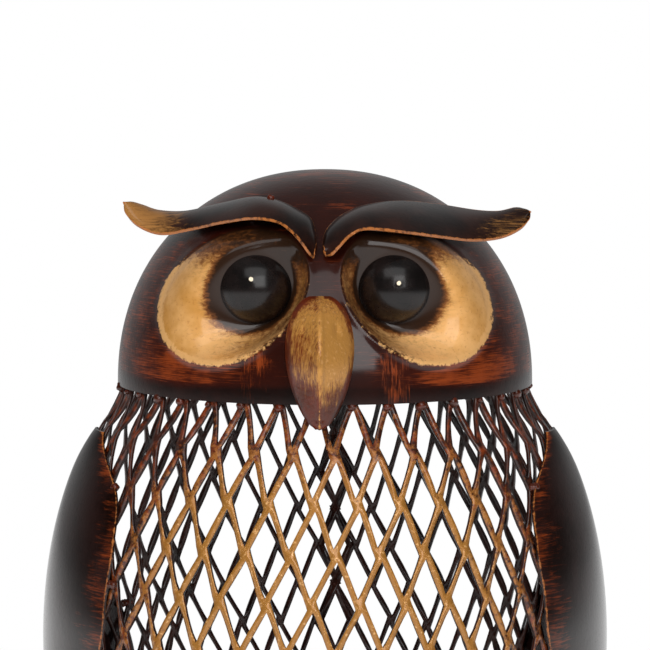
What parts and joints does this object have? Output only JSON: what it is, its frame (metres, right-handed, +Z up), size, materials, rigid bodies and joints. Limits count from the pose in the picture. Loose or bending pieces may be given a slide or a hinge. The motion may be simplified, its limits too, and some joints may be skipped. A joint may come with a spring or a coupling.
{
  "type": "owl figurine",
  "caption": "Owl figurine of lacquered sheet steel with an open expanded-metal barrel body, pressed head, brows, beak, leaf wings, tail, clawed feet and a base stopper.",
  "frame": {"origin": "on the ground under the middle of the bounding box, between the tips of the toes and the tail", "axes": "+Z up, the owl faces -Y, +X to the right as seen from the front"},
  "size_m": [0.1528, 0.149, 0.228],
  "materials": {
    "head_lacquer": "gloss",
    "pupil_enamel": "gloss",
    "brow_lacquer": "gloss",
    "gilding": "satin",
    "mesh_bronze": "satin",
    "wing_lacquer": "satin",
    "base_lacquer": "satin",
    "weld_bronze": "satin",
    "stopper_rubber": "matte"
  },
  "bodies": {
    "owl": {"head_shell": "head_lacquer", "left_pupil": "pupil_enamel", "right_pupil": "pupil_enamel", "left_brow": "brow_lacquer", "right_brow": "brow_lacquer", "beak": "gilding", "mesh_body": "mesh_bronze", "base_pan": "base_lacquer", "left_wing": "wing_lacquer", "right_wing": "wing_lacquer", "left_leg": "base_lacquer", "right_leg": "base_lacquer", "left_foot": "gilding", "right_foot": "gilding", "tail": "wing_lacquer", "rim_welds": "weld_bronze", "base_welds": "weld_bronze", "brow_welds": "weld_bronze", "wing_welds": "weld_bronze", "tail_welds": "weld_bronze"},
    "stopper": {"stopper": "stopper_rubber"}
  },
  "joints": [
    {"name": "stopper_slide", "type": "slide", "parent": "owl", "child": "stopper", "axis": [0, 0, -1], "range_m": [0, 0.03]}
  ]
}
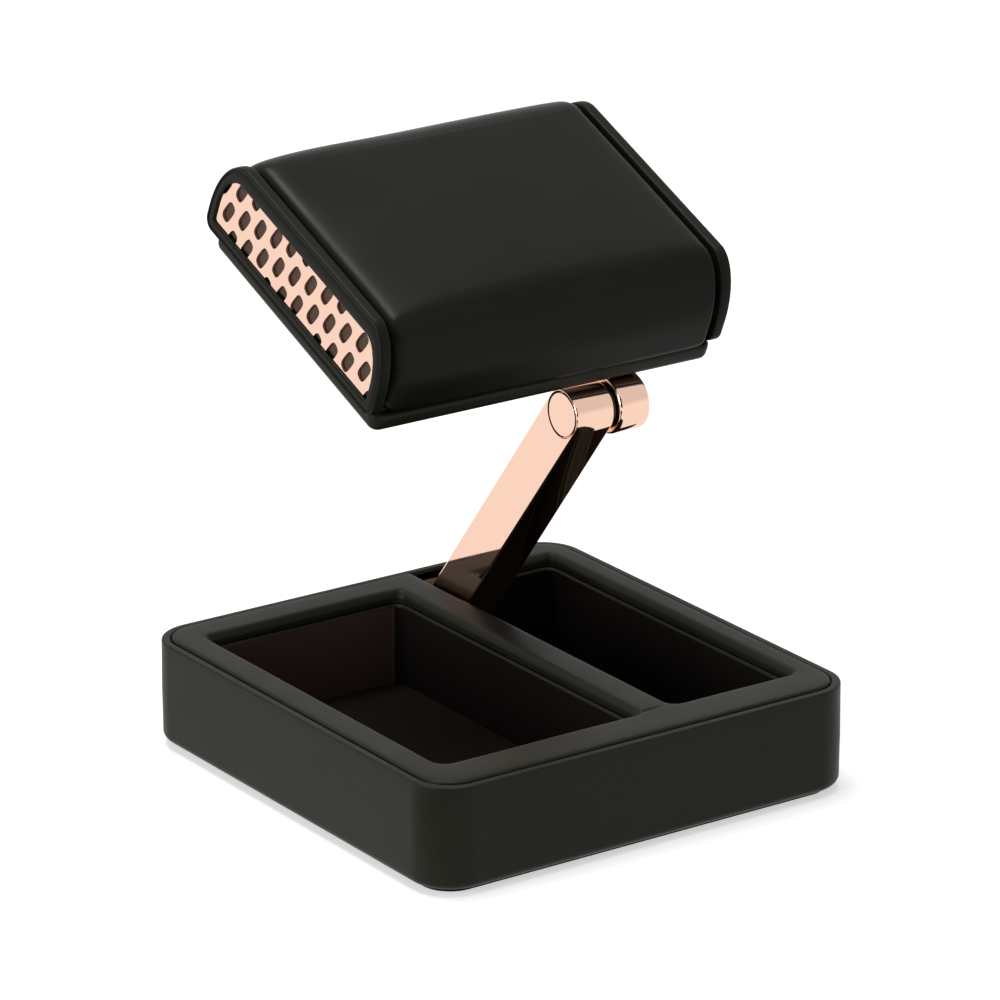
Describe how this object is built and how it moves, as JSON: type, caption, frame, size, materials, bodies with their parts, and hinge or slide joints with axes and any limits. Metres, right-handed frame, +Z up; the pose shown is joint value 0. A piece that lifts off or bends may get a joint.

================================

:: Exercise brief ::
Return every entry verbatim.

:: Response ::
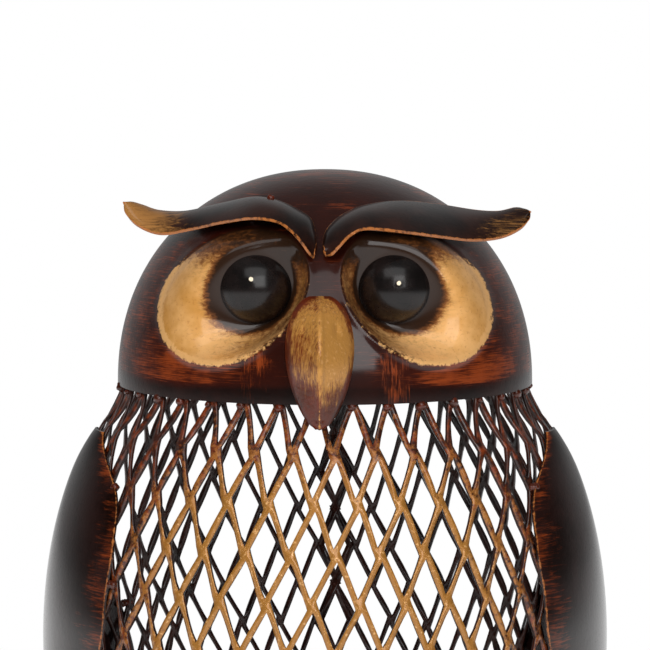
What parts and joints does this object have? Output only JSON: what it is, its frame (metres, right-handed, +Z up), size, materials, rigid bodies and joints. Limits count from the pose in the picture. Loose or bending pieces may be given a slide or a hinge. The motion may be simplified, its limits too, and some joints may be skipped. A joint may come with a spring or a coupling.
{
  "type": "owl figurine",
  "caption": "Owl figurine of lacquered sheet steel with an open expanded-metal barrel body, pressed head, brows, beak, leaf wings, tail, clawed feet and a base stopper.",
  "frame": {"origin": "on the ground under the middle of the bounding box, between the tips of the toes and the tail", "axes": "+Z up, the owl faces -Y, +X to the right as seen from the front"},
  "size_m": [0.1528, 0.149, 0.228],
  "materials": {
    "head_lacquer": "gloss",
    "pupil_enamel": "gloss",
    "brow_lacquer": "gloss",
    "gilding": "satin",
    "mesh_bronze": "satin",
    "wing_lacquer": "satin",
    "base_lacquer": "satin",
    "weld_bronze": "satin",
    "stopper_rubber": "matte"
  },
  "bodies": {
    "owl": {"head_shell": "head_lacquer", "left_pupil": "pupil_enamel", "right_pupil": "pupil_enamel", "left_brow": "brow_lacquer", "right_brow": "brow_lacquer", "beak": "gilding", "mesh_body": "mesh_bronze", "base_pan": "base_lacquer", "left_wing": "wing_lacquer", "right_wing": "wing_lacquer", "left_leg": "base_lacquer", "right_leg": "base_lacquer", "left_foot": "gilding", "right_foot": "gilding", "tail": "wing_lacquer", "rim_welds": "weld_bronze", "base_welds": "weld_bronze", "brow_welds": "weld_bronze", "wing_welds": "weld_bronze", "tail_welds": "weld_bronze"},
    "stopper": {"stopper": "stopper_rubber"}
  },
  "joints": [
    {"name": "stopper_slide", "type": "slide", "parent": "owl", "child": "stopper", "axis": [0, 0, -1], "range_m": [0, 0.03]}
  ]
}
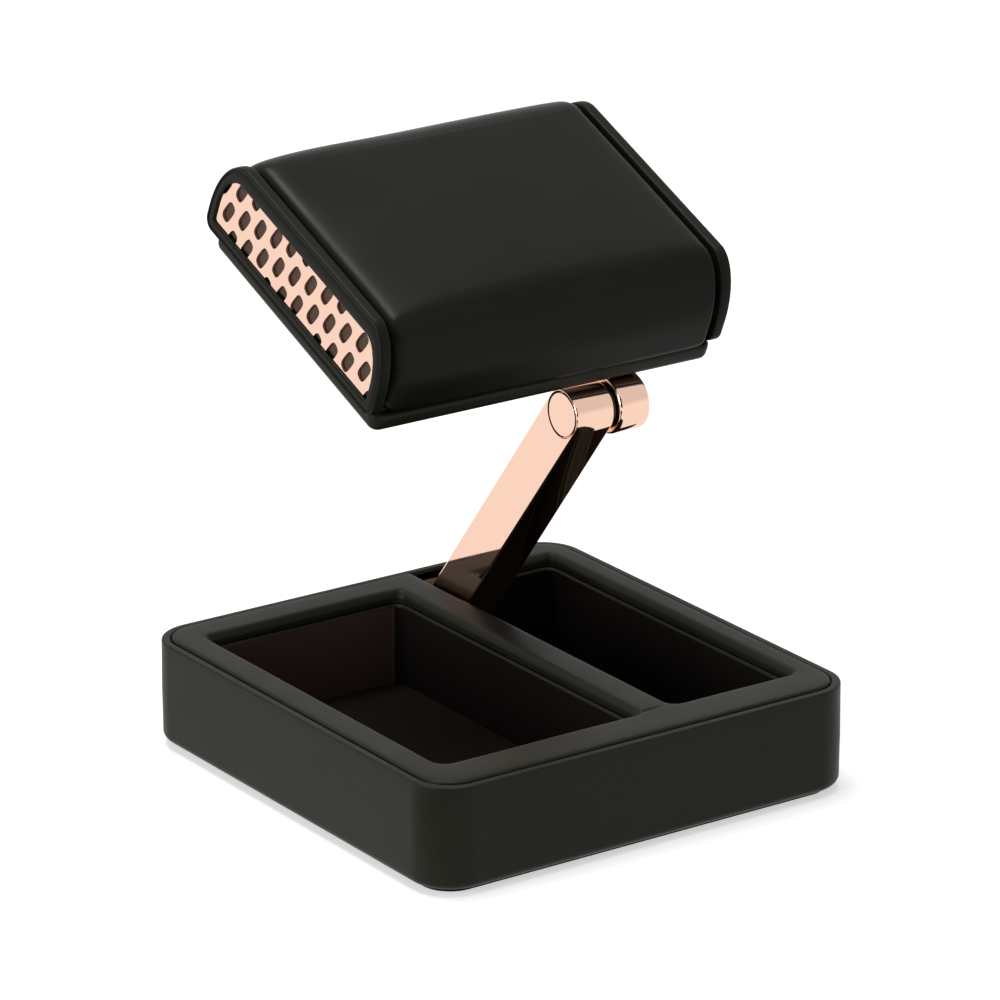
Describe how this object is built and how it moves, as JSON: type, caption, frame, size, materials, bodies with their parts, and hinge or slide joints with axes and any limits. Metres, right-handed frame, +Z up; the pose shown is joint value 0. A piece that lifts off or bends may get a joint.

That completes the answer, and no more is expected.